** START INFORMATION PROVIDED **

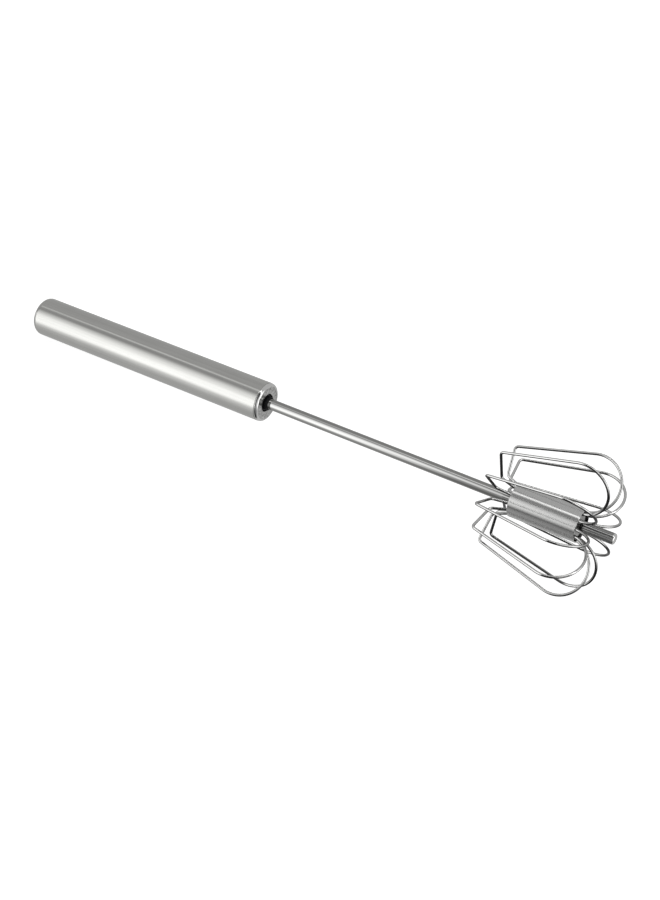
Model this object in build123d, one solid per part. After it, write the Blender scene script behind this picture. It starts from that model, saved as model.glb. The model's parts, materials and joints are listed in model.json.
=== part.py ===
from build123d import *
import math
import os

# A push-action rotary whisk (egg beater), all sizes in millimetres.
# The tool's axis is X. The origin is the centre of the handle's closed end, +X runs from
# there to the foot, and the tool lies with +Z up. Pushing the handle drives the shaft
# into it, and the twisted strip inside turns the shaft and the wire head.

# Driving dimensions
HANDLE_RADIUS = 11.0
HANDLE_WALL = 0.5
HANDLE_LENGTH = 156.0         # drawn tube, from the closed end to the cap's joint line
HANDLE_END_ROUNDING = 3.5
CAP_FLANGE = 2.0              # from the tube's end to the cap's face
CAP_RADIUS = 10.9
CAP_HOLE_RADIUS = 5.0
CAP_JOINT_GAP = 0.35          # shadow gap between tube and cap
SHAFT_RADIUS = 3.0
SHAFT_WALL = 0.5
SHAFT_EXPOSED = 151.3         # from the cap's face to the whisk collar at rest
COLLAR_LENGTH = 37.5
COLLAR_RADIUS = 8.85
COLLAR_WALL = 0.6
FOOT_LENGTH = 18.5            # from the collar to the foot's tip
TWIST_LEAD = 30.0             # travel per turn of the drive strip
WIRE_RADIUS = 0.75
WIRE_LOOPS = 10
FIRST_LOOP_ANGLE = 12.0       # degrees from +Y towards +Z
LOOP_DRIFT = (-1, -3, 3, 3, 1, -3, 1, -2, 0, 1)  # degrees each hand-set loop is off its even place
RUNNING_GAP = 0.06            # radial, shaft in its guide bush
PIN_RADIUS = 0.75             # anchor pin and nut rivets

# Stations along the axis that follow from them
CAP_FACE = HANDLE_LENGTH + CAP_FLANGE
COLLAR_TOP = CAP_FACE + SHAFT_EXPOSED
COLLAR_BOTTOM = COLLAR_TOP + COLLAR_LENGTH
FOOT_TIP = COLLAR_BOTTOM + FOOT_LENGTH
HANDLE_BORE = HANDLE_RADIUS - HANDLE_WALL
SHAFT_BORE = SHAFT_RADIUS - SHAFT_WALL
COLLAR_BORE = COLLAR_RADIUS - COLLAR_WALL

# Drive strip and its anchor
STRIP_WIDTH = 4.0
STRIP_THICKNESS = 1.0
TANG_START = 4.7
TWIST_START = 14.0            # also the anchor's lower face
STRIP_END = 140.0
ANCHOR_START = 3.7            # just clear of the handle's inner rounding
ANCHOR_PIN_AT = 9.0
ANCHOR_PIN_LENGTH = 20.8

# Spring and its seats
SEAT_BORE = 3.0
SEAT_BOSS = 7.8
SEAT_RIM = 10.2
SEAT_DISC = 1.2
UPPER_SEAT_END = 20.0
SPRING_RADIUS = 8.7
SPRING_WIRE = 0.6
SPRING_TURNS = 20
LOWER_SEAT_START = 114.0

# Drive nut on the shaft's upper end
NUT_START = 122.0
NUT_WEB = 6.0                 # length of the twisted slot
NUT_END = 135.2
NUT_RADIUS = 6.5
SLOT_GAP = 0.08               # all round between strip and slot
WASHER_THICKNESS = 0.8
WASHER_RADIUS = 7.5
FACE_GAP = 0.1                # axial, between faces that turn on each other
RIVET_AT = 131.6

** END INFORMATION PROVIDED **

### WHAT IS BEING ASKED
Reproduce only the lines from the top of the material through the one bearing "# into it, and", each exactly as it stands.

### FULL SOLUTION
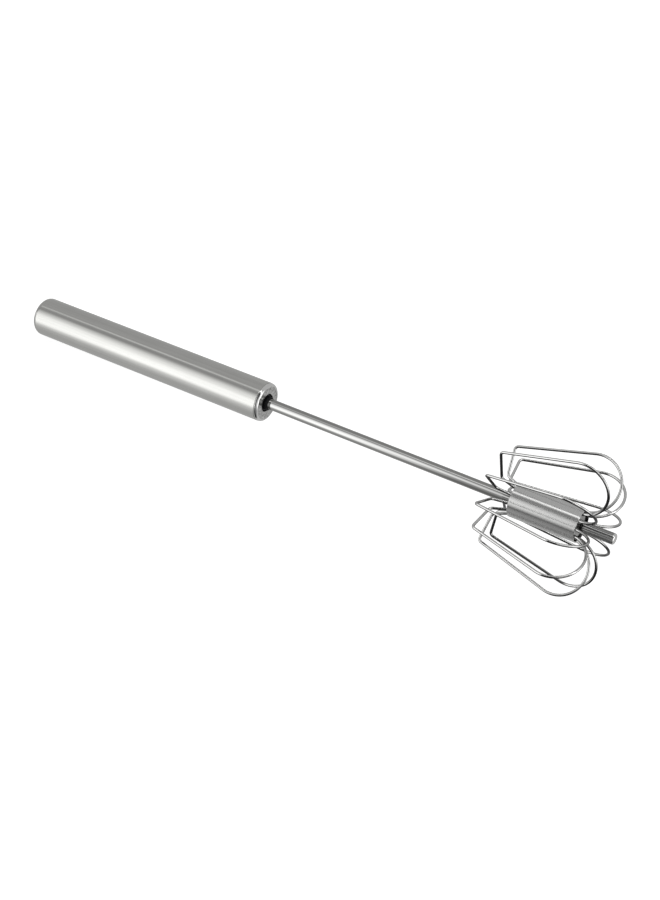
Model this object in build123d, one solid per part. After it, write the Blender scene script behind this picture. It starts from that model, saved as model.glb. The model's parts, materials and joints are listed in model.json.
=== part.py ===
from build123d import *
import math
import os

# A push-action rotary whisk (egg beater), all sizes in millimetres.
# The tool's axis is X. The origin is the centre of the handle's closed end, +X runs from
# there to the foot, and the tool lies with +Z up. Pushing the handle drives the shaft
# into it, and the twisted strip inside turns the shaft and the wire head.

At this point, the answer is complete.